* **WHAT THE TASK ASKS**
Reproduce only this span: the line containing "of the shoe.", the line containing "before = set(bpy.data.objects)", and every line between them, all exactly as given.

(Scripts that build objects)
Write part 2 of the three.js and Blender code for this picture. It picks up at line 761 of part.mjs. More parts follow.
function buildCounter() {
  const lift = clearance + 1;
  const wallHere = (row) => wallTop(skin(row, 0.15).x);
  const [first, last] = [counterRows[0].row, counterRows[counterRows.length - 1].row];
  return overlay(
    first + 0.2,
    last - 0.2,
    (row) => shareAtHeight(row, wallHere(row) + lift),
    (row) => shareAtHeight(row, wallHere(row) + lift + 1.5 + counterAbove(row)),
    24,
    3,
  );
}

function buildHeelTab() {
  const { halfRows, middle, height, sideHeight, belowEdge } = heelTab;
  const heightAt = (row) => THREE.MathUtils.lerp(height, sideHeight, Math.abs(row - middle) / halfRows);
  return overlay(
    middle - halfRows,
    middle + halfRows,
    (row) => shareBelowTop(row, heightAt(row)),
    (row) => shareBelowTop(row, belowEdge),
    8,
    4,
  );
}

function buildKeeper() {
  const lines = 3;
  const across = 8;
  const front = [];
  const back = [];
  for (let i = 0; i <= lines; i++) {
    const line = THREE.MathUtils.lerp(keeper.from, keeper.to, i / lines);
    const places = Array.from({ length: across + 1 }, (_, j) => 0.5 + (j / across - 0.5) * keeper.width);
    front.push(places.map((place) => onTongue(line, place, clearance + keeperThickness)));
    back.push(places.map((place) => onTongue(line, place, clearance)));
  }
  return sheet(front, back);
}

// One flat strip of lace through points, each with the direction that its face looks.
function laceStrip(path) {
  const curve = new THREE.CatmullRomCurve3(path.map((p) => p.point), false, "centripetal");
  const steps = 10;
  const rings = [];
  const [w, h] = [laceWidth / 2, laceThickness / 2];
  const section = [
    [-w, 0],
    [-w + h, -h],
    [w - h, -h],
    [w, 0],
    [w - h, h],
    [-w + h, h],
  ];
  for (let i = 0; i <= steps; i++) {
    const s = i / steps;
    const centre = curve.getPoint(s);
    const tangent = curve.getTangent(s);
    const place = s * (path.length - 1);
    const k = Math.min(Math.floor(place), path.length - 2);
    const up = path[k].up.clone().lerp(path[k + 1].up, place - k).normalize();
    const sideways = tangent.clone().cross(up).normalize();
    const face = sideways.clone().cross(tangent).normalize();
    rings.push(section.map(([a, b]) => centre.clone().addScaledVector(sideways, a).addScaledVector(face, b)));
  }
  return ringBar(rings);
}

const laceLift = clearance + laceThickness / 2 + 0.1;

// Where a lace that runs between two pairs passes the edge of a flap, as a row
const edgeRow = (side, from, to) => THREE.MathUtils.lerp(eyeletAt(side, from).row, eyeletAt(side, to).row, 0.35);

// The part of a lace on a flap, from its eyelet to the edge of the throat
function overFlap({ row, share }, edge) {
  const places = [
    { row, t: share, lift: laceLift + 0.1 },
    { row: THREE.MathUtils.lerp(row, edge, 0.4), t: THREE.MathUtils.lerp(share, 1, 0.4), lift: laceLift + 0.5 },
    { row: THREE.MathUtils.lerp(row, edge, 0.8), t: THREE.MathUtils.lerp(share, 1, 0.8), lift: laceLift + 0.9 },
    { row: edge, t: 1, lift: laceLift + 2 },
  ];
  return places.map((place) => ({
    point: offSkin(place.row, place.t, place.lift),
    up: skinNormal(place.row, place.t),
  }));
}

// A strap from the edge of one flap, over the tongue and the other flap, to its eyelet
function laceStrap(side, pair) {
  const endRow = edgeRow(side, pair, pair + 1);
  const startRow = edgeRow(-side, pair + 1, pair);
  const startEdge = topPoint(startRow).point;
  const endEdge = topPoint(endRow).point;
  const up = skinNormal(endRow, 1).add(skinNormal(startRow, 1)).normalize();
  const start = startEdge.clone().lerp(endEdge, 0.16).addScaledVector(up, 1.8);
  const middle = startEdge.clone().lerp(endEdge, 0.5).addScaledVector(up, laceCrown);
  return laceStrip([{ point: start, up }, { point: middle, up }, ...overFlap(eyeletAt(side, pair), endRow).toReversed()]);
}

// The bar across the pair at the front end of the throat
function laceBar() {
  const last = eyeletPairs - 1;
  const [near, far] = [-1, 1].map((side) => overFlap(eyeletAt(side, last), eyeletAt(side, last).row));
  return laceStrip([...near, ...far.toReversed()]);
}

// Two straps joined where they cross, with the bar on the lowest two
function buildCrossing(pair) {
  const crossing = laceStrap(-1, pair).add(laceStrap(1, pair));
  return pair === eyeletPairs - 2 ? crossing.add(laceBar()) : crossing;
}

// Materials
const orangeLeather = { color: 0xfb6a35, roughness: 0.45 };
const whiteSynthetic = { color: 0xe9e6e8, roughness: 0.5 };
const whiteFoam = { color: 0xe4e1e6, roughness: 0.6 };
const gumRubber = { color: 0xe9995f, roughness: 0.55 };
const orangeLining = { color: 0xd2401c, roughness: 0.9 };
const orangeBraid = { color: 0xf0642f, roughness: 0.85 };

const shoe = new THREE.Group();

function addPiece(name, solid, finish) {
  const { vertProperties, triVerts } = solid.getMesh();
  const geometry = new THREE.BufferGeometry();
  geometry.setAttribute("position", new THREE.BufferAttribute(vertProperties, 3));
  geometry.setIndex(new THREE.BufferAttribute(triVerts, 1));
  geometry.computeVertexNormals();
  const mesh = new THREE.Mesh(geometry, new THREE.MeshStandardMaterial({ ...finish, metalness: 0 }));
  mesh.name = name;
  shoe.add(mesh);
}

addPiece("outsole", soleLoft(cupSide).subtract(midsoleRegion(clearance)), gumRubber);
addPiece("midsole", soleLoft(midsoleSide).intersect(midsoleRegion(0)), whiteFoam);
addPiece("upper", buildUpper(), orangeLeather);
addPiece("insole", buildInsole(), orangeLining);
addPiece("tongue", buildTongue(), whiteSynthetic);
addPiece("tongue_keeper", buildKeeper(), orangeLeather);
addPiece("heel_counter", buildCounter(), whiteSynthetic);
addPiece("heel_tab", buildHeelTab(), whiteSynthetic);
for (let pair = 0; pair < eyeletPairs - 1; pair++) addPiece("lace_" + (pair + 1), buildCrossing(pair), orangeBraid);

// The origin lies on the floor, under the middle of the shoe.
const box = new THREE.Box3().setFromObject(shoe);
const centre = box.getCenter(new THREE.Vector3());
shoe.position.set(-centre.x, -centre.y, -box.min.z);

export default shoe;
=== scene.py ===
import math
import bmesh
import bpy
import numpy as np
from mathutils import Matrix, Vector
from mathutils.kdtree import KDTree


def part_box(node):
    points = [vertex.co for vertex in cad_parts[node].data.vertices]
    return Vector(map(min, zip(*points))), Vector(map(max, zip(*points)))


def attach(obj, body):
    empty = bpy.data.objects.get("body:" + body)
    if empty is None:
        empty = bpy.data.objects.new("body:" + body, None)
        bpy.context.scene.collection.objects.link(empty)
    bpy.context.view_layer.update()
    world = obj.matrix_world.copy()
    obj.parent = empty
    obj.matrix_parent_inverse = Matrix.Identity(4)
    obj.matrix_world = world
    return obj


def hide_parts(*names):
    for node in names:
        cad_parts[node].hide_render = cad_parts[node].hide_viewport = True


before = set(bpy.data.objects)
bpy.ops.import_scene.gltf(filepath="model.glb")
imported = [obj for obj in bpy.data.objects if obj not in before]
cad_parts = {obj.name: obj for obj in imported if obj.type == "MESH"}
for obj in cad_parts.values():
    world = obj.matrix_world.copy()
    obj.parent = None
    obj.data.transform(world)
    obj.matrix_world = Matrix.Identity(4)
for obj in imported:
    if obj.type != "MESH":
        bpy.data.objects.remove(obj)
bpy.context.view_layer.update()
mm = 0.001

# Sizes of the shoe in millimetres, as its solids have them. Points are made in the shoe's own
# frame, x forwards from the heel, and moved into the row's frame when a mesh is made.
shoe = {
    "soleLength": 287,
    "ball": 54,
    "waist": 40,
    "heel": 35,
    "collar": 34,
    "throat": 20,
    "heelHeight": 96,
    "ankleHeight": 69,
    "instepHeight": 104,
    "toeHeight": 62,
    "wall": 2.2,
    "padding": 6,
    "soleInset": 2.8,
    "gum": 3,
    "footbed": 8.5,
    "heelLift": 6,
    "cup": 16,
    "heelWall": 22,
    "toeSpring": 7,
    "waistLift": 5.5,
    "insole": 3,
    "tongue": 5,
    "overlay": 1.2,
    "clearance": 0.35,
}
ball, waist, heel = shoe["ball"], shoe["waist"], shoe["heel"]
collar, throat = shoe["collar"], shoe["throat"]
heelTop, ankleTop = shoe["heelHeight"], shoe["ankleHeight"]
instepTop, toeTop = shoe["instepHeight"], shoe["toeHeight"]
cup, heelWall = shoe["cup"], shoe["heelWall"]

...

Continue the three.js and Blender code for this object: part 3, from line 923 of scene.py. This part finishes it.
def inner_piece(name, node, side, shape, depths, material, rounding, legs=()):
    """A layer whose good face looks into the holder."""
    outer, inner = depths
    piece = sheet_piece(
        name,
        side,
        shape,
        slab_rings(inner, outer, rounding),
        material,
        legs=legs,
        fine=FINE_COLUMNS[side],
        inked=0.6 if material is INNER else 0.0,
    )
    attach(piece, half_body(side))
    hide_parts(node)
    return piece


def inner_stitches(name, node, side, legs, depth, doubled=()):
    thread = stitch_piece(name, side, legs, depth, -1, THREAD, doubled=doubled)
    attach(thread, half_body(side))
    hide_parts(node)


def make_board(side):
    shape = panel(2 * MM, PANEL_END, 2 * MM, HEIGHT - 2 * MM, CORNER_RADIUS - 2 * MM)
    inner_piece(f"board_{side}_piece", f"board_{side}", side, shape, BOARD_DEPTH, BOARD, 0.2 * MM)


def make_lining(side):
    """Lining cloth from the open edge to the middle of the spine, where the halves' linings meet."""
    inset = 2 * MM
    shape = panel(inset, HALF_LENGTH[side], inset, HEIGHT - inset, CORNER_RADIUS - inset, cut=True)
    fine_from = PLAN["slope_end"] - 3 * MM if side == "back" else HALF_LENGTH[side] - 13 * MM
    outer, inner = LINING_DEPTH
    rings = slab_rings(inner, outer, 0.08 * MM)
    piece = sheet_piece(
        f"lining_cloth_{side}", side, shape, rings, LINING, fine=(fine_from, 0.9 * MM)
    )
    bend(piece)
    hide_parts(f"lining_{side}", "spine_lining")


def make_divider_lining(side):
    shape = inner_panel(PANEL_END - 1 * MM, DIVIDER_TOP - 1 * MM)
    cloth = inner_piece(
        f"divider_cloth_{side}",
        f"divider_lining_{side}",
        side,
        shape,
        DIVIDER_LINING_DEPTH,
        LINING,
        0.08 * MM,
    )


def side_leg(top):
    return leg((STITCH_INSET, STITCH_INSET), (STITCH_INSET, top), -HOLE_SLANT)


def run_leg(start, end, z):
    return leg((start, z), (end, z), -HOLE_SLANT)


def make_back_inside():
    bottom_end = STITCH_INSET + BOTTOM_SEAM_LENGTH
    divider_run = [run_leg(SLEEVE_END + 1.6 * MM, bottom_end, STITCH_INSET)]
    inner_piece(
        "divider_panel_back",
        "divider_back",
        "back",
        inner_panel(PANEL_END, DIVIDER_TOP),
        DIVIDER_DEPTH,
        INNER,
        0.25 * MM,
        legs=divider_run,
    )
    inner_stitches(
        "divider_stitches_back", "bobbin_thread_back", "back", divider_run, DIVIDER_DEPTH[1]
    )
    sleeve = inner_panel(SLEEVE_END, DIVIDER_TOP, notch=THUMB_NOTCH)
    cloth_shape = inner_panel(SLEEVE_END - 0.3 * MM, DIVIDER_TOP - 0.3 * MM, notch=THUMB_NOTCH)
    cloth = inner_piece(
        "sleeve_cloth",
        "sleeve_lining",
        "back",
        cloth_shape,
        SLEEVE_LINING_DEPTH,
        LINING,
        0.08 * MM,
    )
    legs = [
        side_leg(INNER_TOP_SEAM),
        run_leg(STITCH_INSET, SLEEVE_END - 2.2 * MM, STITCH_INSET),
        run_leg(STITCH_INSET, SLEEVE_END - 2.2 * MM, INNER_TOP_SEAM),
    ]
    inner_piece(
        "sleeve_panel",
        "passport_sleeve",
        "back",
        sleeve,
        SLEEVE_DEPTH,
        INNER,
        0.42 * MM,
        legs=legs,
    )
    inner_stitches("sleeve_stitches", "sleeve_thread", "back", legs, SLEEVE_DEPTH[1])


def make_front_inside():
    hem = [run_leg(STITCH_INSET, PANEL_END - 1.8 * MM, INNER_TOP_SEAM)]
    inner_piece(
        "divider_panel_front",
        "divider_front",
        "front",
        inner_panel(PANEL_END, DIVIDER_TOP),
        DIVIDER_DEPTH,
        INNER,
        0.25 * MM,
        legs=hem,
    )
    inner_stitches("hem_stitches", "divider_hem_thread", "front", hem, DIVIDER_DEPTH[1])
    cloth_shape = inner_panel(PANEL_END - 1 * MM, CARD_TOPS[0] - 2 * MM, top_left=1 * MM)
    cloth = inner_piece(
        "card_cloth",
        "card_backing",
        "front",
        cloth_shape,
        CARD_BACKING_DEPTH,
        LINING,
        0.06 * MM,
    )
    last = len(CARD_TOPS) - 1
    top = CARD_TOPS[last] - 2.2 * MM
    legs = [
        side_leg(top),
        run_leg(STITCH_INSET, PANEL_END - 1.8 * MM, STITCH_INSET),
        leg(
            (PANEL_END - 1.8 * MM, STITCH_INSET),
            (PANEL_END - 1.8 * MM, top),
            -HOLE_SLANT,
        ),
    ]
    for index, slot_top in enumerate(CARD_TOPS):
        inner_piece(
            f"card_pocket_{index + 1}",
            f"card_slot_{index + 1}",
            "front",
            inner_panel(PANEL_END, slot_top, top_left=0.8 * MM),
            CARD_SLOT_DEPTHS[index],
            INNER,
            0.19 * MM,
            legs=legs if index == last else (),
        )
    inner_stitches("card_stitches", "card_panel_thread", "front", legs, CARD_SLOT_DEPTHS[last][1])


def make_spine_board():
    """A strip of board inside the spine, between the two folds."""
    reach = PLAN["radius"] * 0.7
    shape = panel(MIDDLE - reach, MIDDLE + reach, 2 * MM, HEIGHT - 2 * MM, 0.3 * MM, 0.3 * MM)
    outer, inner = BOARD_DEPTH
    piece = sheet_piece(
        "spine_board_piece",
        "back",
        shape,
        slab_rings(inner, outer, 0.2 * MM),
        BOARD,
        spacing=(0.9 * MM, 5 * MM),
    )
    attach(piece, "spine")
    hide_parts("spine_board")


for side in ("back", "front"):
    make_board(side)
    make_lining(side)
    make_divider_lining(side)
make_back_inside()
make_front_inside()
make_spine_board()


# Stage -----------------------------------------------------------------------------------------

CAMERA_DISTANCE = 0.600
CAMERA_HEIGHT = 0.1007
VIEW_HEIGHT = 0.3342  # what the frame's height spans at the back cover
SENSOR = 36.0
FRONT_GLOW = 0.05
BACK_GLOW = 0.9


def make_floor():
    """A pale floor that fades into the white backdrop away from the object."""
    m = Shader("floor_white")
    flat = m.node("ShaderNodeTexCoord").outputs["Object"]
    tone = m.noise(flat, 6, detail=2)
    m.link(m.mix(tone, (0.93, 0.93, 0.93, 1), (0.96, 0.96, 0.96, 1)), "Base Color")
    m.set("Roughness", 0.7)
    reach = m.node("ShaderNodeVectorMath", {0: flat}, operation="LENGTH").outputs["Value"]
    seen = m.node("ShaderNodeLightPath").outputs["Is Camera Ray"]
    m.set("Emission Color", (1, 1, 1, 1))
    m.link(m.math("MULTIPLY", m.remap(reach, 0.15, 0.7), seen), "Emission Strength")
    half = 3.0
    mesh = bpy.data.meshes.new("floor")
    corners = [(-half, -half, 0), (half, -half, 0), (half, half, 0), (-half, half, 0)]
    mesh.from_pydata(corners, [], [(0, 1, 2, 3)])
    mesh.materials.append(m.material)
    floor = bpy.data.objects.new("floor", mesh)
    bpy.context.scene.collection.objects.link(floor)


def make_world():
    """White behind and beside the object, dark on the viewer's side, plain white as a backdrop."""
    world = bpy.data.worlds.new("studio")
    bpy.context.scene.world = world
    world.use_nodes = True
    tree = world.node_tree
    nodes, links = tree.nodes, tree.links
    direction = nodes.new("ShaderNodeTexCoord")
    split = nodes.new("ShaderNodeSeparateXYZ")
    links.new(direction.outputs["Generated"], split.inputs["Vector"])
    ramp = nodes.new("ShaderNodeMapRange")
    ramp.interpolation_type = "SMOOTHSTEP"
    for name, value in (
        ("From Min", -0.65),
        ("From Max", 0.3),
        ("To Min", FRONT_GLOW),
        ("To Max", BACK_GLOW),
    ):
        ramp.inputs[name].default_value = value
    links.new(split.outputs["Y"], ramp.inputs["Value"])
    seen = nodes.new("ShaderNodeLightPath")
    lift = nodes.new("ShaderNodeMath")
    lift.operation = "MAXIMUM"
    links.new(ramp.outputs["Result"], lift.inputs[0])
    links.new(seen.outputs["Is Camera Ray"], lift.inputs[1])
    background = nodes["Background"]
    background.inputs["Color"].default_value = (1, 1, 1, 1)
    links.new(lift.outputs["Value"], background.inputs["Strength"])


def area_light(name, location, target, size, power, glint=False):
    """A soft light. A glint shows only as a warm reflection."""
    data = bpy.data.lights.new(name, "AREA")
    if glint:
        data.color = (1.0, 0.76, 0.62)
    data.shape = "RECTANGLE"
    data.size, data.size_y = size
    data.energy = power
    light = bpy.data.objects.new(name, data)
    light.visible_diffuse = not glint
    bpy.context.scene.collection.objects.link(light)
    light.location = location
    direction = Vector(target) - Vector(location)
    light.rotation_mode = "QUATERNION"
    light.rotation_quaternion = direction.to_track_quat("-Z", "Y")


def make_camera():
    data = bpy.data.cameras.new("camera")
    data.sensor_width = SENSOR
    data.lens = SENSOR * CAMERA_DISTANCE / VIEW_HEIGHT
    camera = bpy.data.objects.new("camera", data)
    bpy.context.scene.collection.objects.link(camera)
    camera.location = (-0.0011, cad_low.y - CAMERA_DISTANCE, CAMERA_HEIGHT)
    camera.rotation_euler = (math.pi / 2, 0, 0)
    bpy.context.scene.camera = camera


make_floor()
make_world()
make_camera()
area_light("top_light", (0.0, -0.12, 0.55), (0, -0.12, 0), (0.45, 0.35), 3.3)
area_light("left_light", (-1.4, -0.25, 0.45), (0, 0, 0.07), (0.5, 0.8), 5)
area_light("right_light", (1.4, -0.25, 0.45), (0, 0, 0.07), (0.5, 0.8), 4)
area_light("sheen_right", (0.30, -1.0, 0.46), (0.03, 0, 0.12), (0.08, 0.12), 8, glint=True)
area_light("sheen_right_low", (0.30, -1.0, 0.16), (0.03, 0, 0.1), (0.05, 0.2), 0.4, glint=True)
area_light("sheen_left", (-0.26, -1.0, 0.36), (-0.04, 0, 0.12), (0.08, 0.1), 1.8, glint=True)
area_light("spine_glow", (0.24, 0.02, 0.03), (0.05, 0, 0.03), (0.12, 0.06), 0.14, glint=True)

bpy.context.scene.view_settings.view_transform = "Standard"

* **CORRECT OUTPUT**
// The origin lies on the floor, under the middle of the shoe.
const box = new THREE.Box3().setFromObject(shoe);
const centre = box.getCenter(new THREE.Vector3());
shoe.position.set(-centre.x, -centre.y, -box.min.z);

export default shoe;
=== scene.py ===
import math
import bmesh
import bpy
import numpy as np
from mathutils import Matrix, Vector
from mathutils.kdtree import KDTree


def part_box(node):
    points = [vertex.co for vertex in cad_parts[node].data.vertices]
    return Vector(map(min, zip(*points))), Vector(map(max, zip(*points)))


def attach(obj, body):
    empty = bpy.data.objects.get("body:" + body)
    if empty is None:
        empty = bpy.data.objects.new("body:" + body, None)
        bpy.context.scene.collection.objects.link(empty)
    bpy.context.view_layer.update()
    world = obj.matrix_world.copy()
    obj.parent = empty
    obj.matrix_parent_inverse = Matrix.Identity(4)
    obj.matrix_world = world
    return obj


def hide_parts(*names):
    for node in names:
        cad_parts[node].hide_render = cad_parts[node].hide_viewport = True


before = set(bpy.data.objects)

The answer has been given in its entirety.